I’ve done three films with him now and its interesting to see how he directed this one, you’ll see a different way he tells a story but also how he shoots it. And it’s quite politically charged, which again you never see Guy do, because it’s set so recently, 2018, 2019, in Afghanistan when we were leaving. Something that I don’t think has been shown in cinema before.
What did you learn from working on D&D?
Looking at how Chris does stillness. The way he holds that on camera. The way Michelle brings the energy to the screen as well. The way Regé holds himself, which is just very poised. A lovely guy. And watching Hugh sometimes getting things wrong – we all mess up and fluff our lines at some points but watching him getting frazzled…I loved it! He’s Hugh Grant, he’s the big British actor seeing him lose it and then regain his composure was great.

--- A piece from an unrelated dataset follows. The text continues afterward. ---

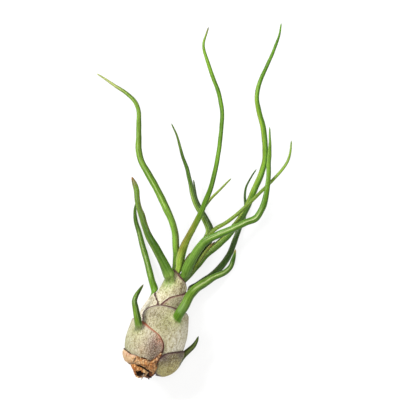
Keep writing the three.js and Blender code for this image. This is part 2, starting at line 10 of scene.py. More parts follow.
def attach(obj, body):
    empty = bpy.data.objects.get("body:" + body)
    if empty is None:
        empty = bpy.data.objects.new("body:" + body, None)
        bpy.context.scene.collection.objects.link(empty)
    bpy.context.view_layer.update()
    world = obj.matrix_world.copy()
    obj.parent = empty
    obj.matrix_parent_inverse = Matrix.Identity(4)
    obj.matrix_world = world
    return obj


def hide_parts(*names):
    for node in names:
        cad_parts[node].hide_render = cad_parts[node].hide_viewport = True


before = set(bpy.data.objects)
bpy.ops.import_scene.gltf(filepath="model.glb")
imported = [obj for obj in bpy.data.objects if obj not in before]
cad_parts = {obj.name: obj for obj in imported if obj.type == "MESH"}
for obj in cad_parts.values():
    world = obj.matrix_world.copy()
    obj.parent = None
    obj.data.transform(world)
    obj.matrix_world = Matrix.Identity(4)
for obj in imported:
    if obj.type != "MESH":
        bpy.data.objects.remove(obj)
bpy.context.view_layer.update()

MM = 0.001
NOISE_SEED = 9
noise.seed_set(NOISE_SEED)

# ---- the bulb's frame

BULB_FOOT = np.array((-6.1, -18.3, 17.2))
BULB_NECK = np.array((9.4, 29.6, 10.7))
# The innermost sheath: distance along the axis, radius. Each layer lies one pitch further out.
CORE_PROFILE = [
    (4.3, 3.3), (4.9, 5.0), (6.0, 6.8), (7.8, 8.4), (10.4, 9.7), (13.8, 10.4), (18, 10.5), (23, 10.3),
    (27, 9.9), (30, 9.3), (33, 8.4), (36, 7.4), (39, 6.65), (43, 6.0), (47, 5.7), (53, 5.6),
]
SHEATH_PITCH = 1.3
# Distance along the axis, and how far the bulb is shifted to the right there.
SIDE_SHIFT = [(-4, 0.6), (10, 0.6), (20, 0.6), (30, -0.2), (37, 0.0), (41, 0.4), (45, 0.65), (54, 0.65)]
AXIS = (BULB_NECK - BULB_FOOT) / np.linalg.norm(BULB_NECK - BULB_FOOT)
RIGHT = np.cross(AXIS, (0, 0, 1))
RIGHT = RIGHT / np.linalg.norm(RIGHT)
FRONT = np.cross(RIGHT, AXIS)

# ---- mesh density

SHEATH_COLUMNS = 96
SHEATH_RINGS = 26
INNER_SHEATH_RINGS = 12
FLARE_RINGS = 10
LEAF_COLUMNS = 36
RING_STEP = 0.9
CUP_COLUMNS = 84
CUP_RINGS = 44
STEM_COLUMNS = 48
STEM_RINGS = 40
ROOT_COLUMNS = 12
ROOT_RINGS = 26
MARGIN_SAMPLES = 601
PROFILE_SAMPLES = 2001

# ---- form shared by the leaves

SHEATH_WALL = 0.8
DRY_WALL = 0.6
EDGE_WALL = 0.3
# A sheath is pressed down and thinned towards its margin, within these distances of it.
SHEATH_PRESS = 0.6
PRESSED_WITHIN = 3.0
THINNED_WITHIN = 3.5
SHEATH_RAGGED = 0.1
# The rings of a sheath crowd towards its margin; one with no blade starts almost at its root.
CROWDING_OUTSIDE = 1.7
CROWDING_INSIDE = 1.5
FIRST_SHARE = 0.02
# In the plane of a margin, 60 degrees round the bulb measure the same as a quarter of its profile.
DEGREES_PER_UNIT = 60
UNITS_ALONG = 4
# Columns are spaced round a margin by their direction from the root this much, the rest by length.
BY_DIRECTION = 0.45
# A blade ends in a round tip: the half width at its end, and how fast it grows from there.
TIP_HALF = 0.12
TIP_GROWTH = 0.62
WIDTH_VARIATION = 0.035
SWAY = 0.16
# How strongly the columns of a ring gather at the channel, and how far from the throat they do.
GATHERING = 0.75
GATHERED_FROM = 8
# The channel: its depth, its half width at three places, where it opens, and its rolled lips.
CHANNEL_DEPTH = 0.5
CHANNEL_PLACES = (0, 0.35, 1)
CHANNEL_WIDTHS = (0.42, 0.26, 0.2)
CHANNEL_OPENS = (1.0, 5.0)
LIP_PLACE = 1.9
LIP_WIDTH = 0.8
LIP_HEIGHT = 0.05
# The foot of an inner leaf is at least this wide from its middle.
LEAST_HALF = 0.34
# How far the green tinge of a sheath reaches from the throat.
HALO_REACH = 4.5
# How far the dark line along the margin of a sheath reaches from it.
SEAM_WIDTH = 0.8
# The distance from the margin given to points that have no margin near them.
FAR = 60.0
SHEATH_SEED, DRY_SEED, CUP_SEED, STEM_SEED, ROOT_SEED = 1, 21, 31, 11, 41

# ---- colours, as they look on screen

CREAM = (236, 229, 200)
SILVER = (214, 207, 174)
GREY_GREEN = (176, 172, 132)
HALO = (196, 206, 128)
MAUVE = (158, 124, 110)
PLUM = (92, 52, 52)
SLATE = (150, 140, 132)
FRESH = (122, 167, 52)
MID = (102, 144, 42)
DEEP = (70, 106, 34)
DARK = (58, 86, 36)
BRIGHT = (150, 190, 60)
VIVID = (106, 156, 34)
# A painted highlight, laid as a strip along the lit upper left side of some blades.
PAINTED_HIGHLIGHT = (232, 240, 206)
LIME = (170, 190, 84)
PALE = (186, 200, 130)
BLUISH = (104, 124, 98)
DUSKY = (124, 116, 78)
RUST = (168, 92, 52)
AMBER = (200, 130, 66)
WITHERED = (96, 70, 44)
PEACH = (255, 222, 174)
ORANGE = (240, 176, 106)
BROWN = (140, 82, 42)
# Near-black, used for painted shade along the dry sheaths' upper margins and inside the cup's mouth.
BLACKISH = (34, 22, 16)

# ---- the leaves

# An outline runs round a sheath: degrees round the bulb, distance along it. A root has the same two.
# A bump or a zone: degrees, distance, half width in both, then height, or colour and amount.
# A blade: X, Y, Z, half width. Its greens: share of its length, colour.
# A strip: place across (-1 left, 1 right), half width, where it starts and ends, colour, amount.
# Many strips are painted light and shade on a blade's upper side, as the notes at the leaves say.
# The fade is where the sheath's colour ends and the green begins, measured from the throat. A lean
# moves it up the blade on the right side: how far, and from which place to which across the bulb.
# A channel opens between two distances along the blade.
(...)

My favourite thing is sitting there watching actors – when I’m not on set I’m behind the monitors with the directors watching and asking questions to the DOP, asking why choose that. Even on The Covenant I was watching Alexander Ludwig and Jonny Lee Miller and realising I’m watching a masterclass of great acting. I wasn’t even due in that day but I just spent the whole thing watching them.
When you stop studying is when you become arrogant and when you become shit!
So Hugh is not the grump guy who had that awkward red carpet interview at the Oscars?
Oh come on, if you watch that interview he’s funny, he was being ironic. ‘Who are you wearing?’ That’s Hugh Grant! Like he knows what suits he’s wearing. He’s just there to enjoy the evening. You’re asking him what style he’s wearing – like he gives a shit!